DESCRIPTION OF THE TASK -
Reproduce the data exactly.

SOURCE DATA -
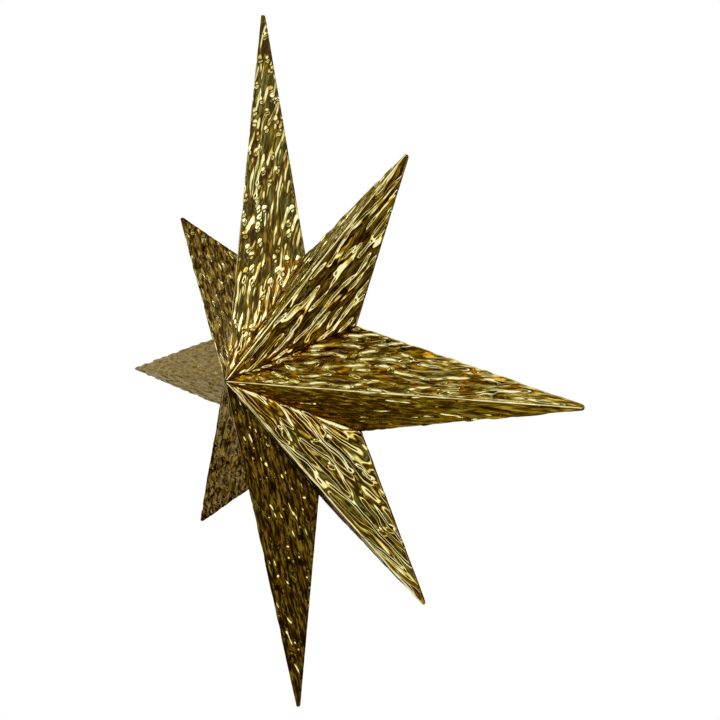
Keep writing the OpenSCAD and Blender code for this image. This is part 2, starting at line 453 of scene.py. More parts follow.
POINT_INPUTS = {
    "NodeSocketVector": ("Centre", "Along", "Across", "Out", "Left Normal", "Right Normal"),
    "NodeSocketFloat": (
        "Reach", "Peak Height", "Left Notch Along", "Left Notch Across", "Right Notch Along",
        "Right Notch Across", "Tip Radius", "Tip Height", "Thickness", "Ridge Radius",
        "Pad Height", "Pad Length", "Pad Pitch", "Wrinkle Height", "Dimple Depth", "Swell Height",
        "Left Strength", "Right Strength", "Coarseness", "Calm", "Dimples", "Left Brilliance",
        "Right Brilliance", "Slant", "Left Shift", "Right Shift", "Streaks", "Left Lift",
        "Right Lift", "Rub", "Seed"),
    "NodeSocketInt": ("Rows", "Front Lanes", "Back Lanes"),
    "NodeSocketMaterial": ("Material",),
}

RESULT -
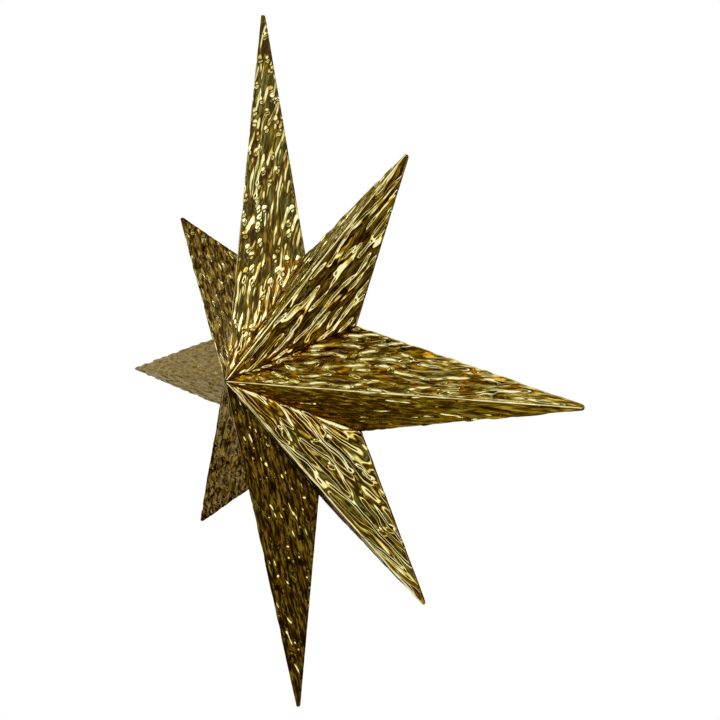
Keep writing the OpenSCAD and Blender code for this image. This is part 2, starting at line 453 of scene.py. More parts follow.
POINT_INPUTS = {
    "NodeSocketVector": ("Centre", "Along", "Across", "Out", "Left Normal", "Right Normal"),
    "NodeSocketFloat": (
        "Reach", "Peak Height", "Left Notch Along", "Left Notch Across", "Right Notch Along",
        "Right Notch Across", "Tip Radius", "Tip Height", "Thickness", "Ridge Radius",
        "Pad Height", "Pad Length", "Pad Pitch", "Wrinkle Height", "Dimple Depth", "Swell Height",
        "Left Strength", "Right Strength", "Coarseness", "Calm", "Dimples", "Left Brilliance",
        "Right Brilliance", "Slant", "Left Shift", "Right Shift", "Streaks", "Left Lift",
        "Right Lift", "Rub", "Seed"),
    "NodeSocketInt": ("Rows", "Front Lanes", "Back Lanes"),
    "NodeSocketMaterial": ("Material",),
}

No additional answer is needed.